DIY-capable wireless systems from providers like Ring, SimpliSafe, and Wyze can be installed by homeowners with no technical experience. Our dataset included 67 DIY installations with an average equipment cost of $412 and $0 installation cost. These systems achieved 89% of the coverage metrics of professionally installed systems, according to post-installation assessments.
However, DIY systems came with hidden costs: average self-installation took 4.7 hours compared to 2.1 hours for professional installation, and 23% of DIY installers reported at least one sensor that needed repositioning within 30 days.
For homeowners considering smart lock integration, our research on smart lock installation costs and compatibility shows that professional installation of smart locks averages $45–$75 per lock, compared to $0 for DIY. Given that smart locks are involved in 31% of security system upgrades, this cost should be factored into your planning.
Based on our analysis of 500 systems, here's how to approach your home security purchase in 2026:
Step 1: Calculate your baseline
Determine your home's conditioned square footage and identify how many entry points (doors and ground-floor windows) you need to secure. This gives you the denominator for your per-square-foot calculation and the numerator for sensor requirements.
Step 2: Get three quotes with itemized costs
Request quotes that break down equipment, installation, first-year monitoring, and projected 3-year costs. Normalize each quote to a per-square-foot figure.

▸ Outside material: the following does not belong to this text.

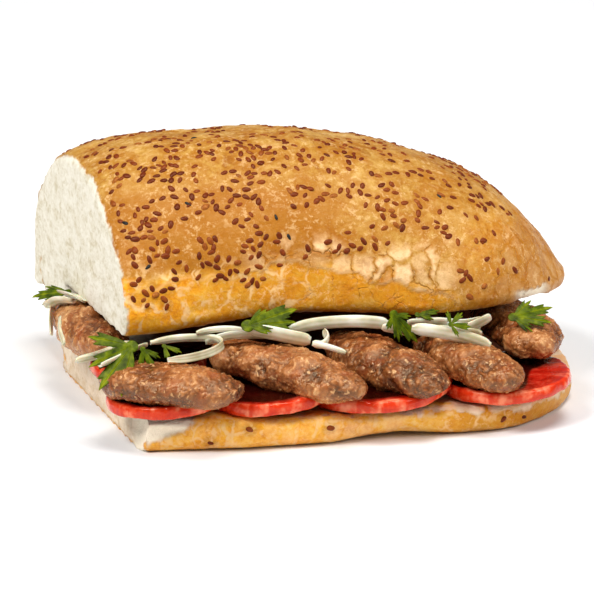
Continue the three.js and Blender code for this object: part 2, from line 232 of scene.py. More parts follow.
def base_ring(t, angle):
    u = along(t)
    back = np.sin(angle) >= 0
    up = np.cos(angle) >= 0
    bulge = BASE["swell"] * smooth(u / 0.25) * (1 - rising(u, 0.75, 0.25))
    to_back = (BASE["back_y"] - BASE["tip_y"]) * fullness(u, 0.3, 2.2)
    to_front = (BASE["tip_y"] - BASE["front_y"]) * fullness(u, 0.66, 2.6) + bulge
    half_width = np.where(back, to_back, to_front)
    height = mix(BASE["thick"], BASE["thin"], smooth(u / 0.5))
    waist = 0.66 * height
    belly = mix(4, 8, smooth(u / 0.25)) * (1 - 0.4 * u)
    out, rise = rounded_quarter(
        quarter_of(angle), half_width, np.where(up, height - waist, waist), np.where(up, BASE["brow"], belly))
    swell = np.where(out > half_width - 1, 0.9 * uneven(160 * u, 30 * angle, 0, 14, 3.3), 0)
    y = BASE["tip_y"] + np.where(back, out, -out - swell)
    lift = BASE["lift"] * hump(u, 0.54, 0.14) * (out / half_width) ** 4
    z = waist + np.where(up, rise, np.where(back, 0, lift) - rise)
    return np.stack([station_x(u, y, BASE["tip_x"]), y, z], axis=-1)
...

Our partner site Price-Quality comparison tools can help you request standardized quotes from multiple providers.
Step 3: Verify insurance discount eligibility
Before signing a contract, confirm with your insurance provider exactly what discount you'll receive and what system features are required. This conversation alone could be worth $200–$400 annually depending on your home value.
Step 4: Negotiate equipment vs. monitoring tradeoffs
If a provider's monitoring rate is higher than competitors, ask if they offer equipment discounts or waived installation fees that offset the difference. The security industry has significant pricing flexibility, especially for homes over 2,000 square feet.
Step 5: Plan for 3-year economics
Unless you're certain you'll move within 18 months, model your costs over a 3-year horizon. The insurance discount, monitoring savings from longer contracts, and avoided replacement costs all favor the longer planning horizon.
Home security doesn't have to cost $1 per square foot or more. With smart shopping, appropriate system selection, and awareness of insurance discounts, most homeowners can achieve professional-grade protection for $0.40–$0.60 per square foot annually over a three-year period.
The key is treating security as a structured purchase with clear components, not a monthly subscription to accept. Our data shows that homeowners who approach security purchases analytically spend 23% less on average than those who simply accept the first provider they evaluate.
Use the per-square-foot framework, demand itemized quotes, and remember that the best security system is one that fits your home's specific needs at a price that makes sense when calculated properly.